Provided entries:
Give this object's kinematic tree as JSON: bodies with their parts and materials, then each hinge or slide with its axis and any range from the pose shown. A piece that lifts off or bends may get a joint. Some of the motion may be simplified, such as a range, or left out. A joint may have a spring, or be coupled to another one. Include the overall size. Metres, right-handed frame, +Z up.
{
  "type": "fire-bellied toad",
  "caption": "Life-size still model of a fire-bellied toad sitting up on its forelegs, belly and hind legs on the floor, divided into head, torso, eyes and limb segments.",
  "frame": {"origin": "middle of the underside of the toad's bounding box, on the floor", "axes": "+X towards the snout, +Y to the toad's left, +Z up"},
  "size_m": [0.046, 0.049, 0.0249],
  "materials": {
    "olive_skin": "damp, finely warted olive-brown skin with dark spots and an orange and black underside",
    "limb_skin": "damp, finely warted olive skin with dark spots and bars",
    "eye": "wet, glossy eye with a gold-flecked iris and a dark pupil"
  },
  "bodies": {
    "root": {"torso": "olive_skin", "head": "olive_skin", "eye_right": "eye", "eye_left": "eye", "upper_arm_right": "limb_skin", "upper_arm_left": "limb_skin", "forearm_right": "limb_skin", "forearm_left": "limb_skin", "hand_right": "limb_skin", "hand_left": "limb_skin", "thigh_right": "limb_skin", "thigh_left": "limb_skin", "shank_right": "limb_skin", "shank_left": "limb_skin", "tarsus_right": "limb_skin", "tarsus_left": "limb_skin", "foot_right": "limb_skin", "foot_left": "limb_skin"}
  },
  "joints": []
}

...

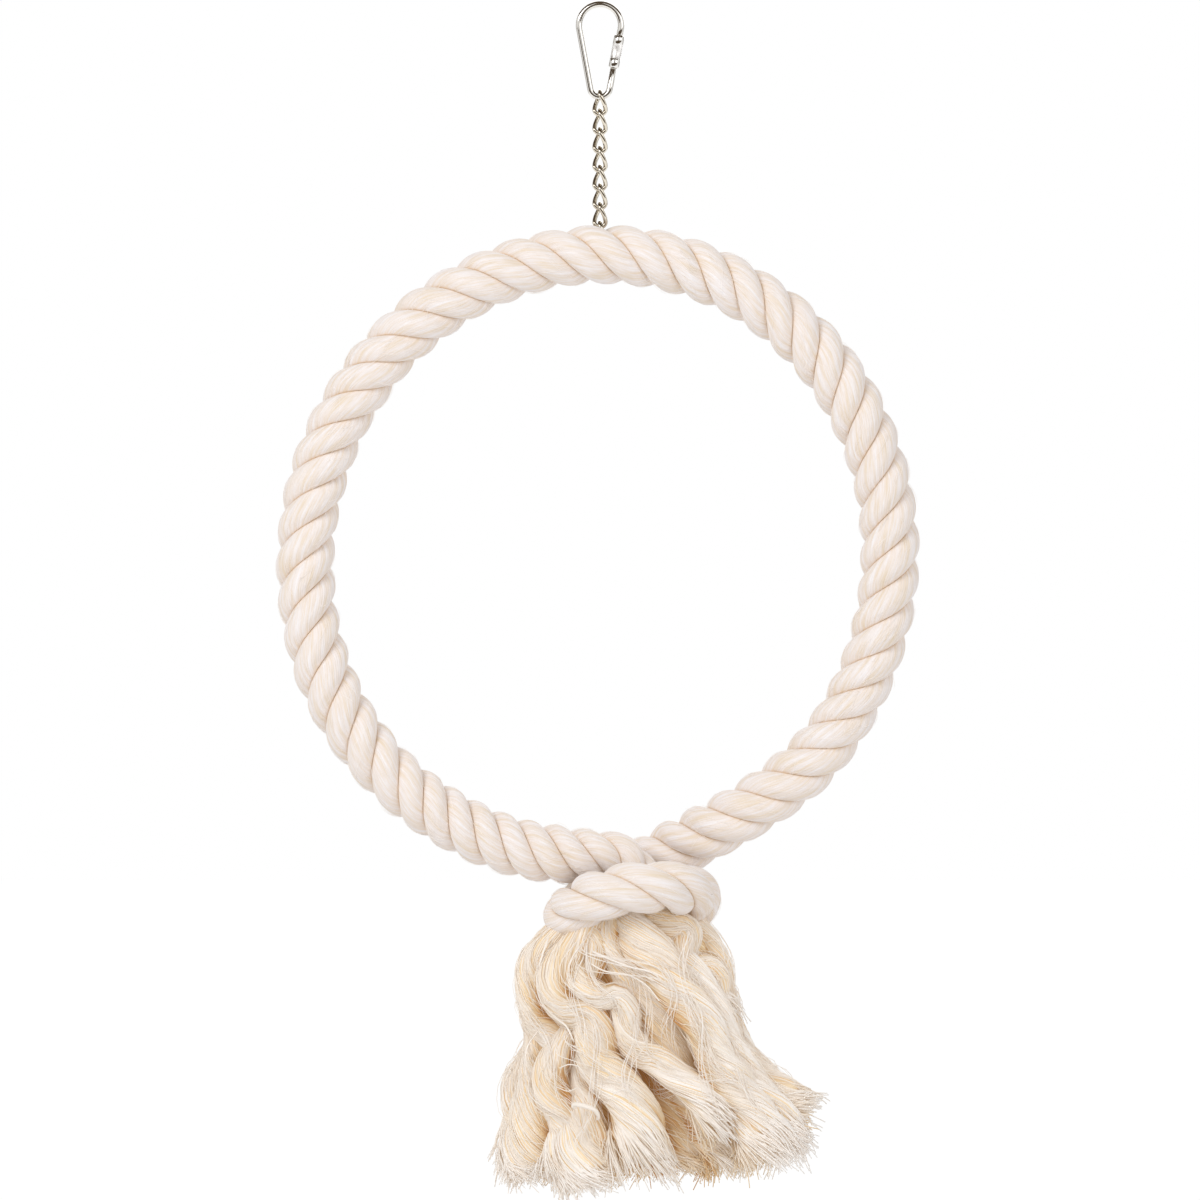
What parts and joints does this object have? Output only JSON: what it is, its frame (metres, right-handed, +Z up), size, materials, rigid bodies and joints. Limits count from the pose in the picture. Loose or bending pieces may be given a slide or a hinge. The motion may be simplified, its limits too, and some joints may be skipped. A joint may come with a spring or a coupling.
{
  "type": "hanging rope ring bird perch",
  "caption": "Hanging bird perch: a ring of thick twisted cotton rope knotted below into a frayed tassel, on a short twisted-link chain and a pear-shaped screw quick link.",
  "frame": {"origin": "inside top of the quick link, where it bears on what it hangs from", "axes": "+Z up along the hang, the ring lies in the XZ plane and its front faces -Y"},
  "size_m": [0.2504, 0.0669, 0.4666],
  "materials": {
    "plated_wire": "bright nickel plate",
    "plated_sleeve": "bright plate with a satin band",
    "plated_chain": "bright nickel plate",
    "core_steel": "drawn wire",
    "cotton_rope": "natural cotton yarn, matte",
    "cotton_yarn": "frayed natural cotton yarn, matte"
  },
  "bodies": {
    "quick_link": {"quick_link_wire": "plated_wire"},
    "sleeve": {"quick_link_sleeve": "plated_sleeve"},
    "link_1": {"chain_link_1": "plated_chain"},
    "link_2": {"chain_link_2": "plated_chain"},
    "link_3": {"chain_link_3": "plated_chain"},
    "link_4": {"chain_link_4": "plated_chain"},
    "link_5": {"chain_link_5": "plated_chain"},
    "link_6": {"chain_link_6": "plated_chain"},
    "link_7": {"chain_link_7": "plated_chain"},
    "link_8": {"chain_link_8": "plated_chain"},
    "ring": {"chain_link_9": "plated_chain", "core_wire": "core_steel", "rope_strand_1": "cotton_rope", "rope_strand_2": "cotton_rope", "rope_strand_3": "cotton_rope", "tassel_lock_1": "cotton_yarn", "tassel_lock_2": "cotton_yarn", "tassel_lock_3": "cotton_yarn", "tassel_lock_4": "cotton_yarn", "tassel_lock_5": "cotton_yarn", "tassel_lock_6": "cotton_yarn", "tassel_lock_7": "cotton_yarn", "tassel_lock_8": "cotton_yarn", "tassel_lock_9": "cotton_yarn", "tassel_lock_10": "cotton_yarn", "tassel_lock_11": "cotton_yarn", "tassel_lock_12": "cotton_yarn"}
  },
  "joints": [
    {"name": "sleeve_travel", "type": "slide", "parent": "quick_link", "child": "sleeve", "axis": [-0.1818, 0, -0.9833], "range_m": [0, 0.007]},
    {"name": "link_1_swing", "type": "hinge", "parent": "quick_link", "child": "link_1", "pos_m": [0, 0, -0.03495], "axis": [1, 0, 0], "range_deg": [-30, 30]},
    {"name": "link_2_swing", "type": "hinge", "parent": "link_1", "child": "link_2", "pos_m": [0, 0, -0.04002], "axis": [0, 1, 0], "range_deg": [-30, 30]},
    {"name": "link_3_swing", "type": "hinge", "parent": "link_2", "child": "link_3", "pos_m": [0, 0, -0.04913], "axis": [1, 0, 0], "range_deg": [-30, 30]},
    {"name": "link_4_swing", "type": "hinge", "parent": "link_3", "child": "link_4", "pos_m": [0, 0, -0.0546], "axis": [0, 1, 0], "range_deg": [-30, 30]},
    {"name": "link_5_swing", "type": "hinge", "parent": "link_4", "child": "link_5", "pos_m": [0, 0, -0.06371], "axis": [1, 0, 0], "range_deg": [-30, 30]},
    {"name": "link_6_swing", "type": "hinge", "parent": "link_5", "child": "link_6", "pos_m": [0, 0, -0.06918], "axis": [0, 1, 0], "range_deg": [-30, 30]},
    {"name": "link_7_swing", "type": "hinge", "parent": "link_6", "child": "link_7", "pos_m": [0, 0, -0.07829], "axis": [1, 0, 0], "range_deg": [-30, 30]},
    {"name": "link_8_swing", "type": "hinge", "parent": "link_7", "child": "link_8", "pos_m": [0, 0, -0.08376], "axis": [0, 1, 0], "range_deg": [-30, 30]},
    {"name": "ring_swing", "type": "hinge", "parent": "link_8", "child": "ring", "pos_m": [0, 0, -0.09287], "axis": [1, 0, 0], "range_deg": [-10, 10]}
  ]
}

...

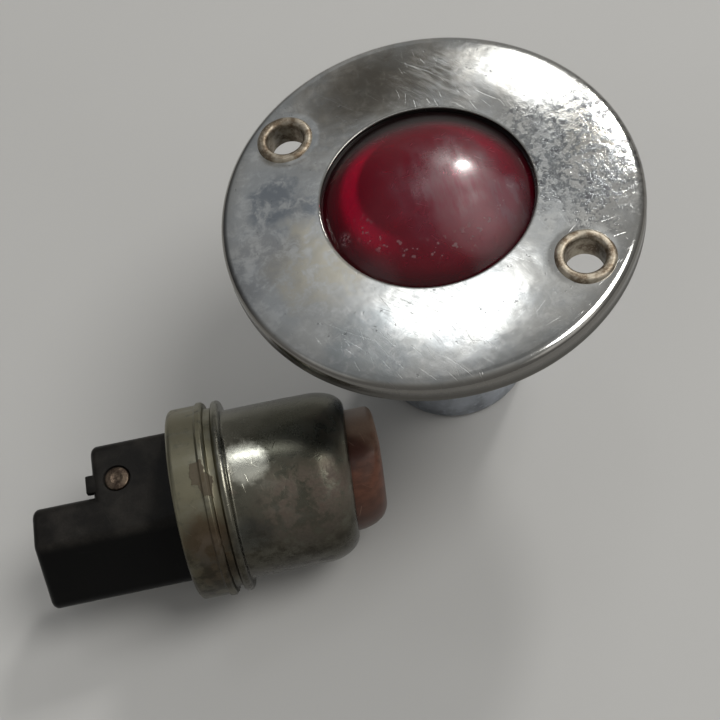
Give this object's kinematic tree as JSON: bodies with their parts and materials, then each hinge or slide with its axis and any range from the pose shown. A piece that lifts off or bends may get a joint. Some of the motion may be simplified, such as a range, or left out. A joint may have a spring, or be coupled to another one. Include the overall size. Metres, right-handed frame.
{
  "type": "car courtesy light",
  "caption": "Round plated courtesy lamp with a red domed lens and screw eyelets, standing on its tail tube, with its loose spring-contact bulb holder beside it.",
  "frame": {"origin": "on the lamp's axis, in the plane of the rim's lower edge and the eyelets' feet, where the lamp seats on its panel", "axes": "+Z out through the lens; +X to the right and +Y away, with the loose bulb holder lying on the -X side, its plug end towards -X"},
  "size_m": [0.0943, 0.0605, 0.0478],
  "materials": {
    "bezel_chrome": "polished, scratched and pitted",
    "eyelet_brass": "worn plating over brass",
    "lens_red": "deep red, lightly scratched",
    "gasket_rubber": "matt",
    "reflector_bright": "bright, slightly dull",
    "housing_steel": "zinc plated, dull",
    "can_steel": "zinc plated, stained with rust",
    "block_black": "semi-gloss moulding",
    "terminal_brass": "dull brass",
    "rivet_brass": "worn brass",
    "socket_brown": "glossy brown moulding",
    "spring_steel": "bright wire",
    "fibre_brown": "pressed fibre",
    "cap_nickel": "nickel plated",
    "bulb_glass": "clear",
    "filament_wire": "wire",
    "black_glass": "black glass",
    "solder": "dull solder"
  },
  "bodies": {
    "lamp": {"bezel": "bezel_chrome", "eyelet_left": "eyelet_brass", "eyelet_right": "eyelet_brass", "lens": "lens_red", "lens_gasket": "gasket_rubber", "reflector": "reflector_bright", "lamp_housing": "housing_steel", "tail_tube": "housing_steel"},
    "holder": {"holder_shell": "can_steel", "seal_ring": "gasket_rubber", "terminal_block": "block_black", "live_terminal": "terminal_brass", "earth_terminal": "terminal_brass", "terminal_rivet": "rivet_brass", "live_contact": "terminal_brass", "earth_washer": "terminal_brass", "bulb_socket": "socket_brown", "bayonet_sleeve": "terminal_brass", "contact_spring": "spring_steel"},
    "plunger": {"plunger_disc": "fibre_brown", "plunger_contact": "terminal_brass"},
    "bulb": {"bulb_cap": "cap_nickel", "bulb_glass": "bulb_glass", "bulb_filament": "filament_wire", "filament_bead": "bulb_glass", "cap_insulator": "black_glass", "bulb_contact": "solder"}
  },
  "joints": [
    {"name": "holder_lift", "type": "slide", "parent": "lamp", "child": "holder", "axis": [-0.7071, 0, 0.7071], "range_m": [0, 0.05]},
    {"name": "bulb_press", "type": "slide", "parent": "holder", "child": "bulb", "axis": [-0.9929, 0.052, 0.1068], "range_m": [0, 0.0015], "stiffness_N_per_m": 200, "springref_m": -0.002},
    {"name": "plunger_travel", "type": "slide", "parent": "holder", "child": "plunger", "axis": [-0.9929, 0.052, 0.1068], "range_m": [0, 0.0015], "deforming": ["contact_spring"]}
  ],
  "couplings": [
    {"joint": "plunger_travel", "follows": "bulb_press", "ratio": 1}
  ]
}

Required work: Filter the entries down to the lines containing "joints". Copy each of those lines.

Completed exercise:
  "joints": []
What parts and joints does this object have? Output only JSON: what it is, its frame (metres, right-handed, +Z up), size, materials, rigid bodies and joints. Limits count from the pose in the picture. Loose or bending pieces may be given a slide or a hinge. The motion may be simplified, its limits too, and some joints may be skipped. A joint may come with a spring or a coupling.
  "joints": [
  "joints": [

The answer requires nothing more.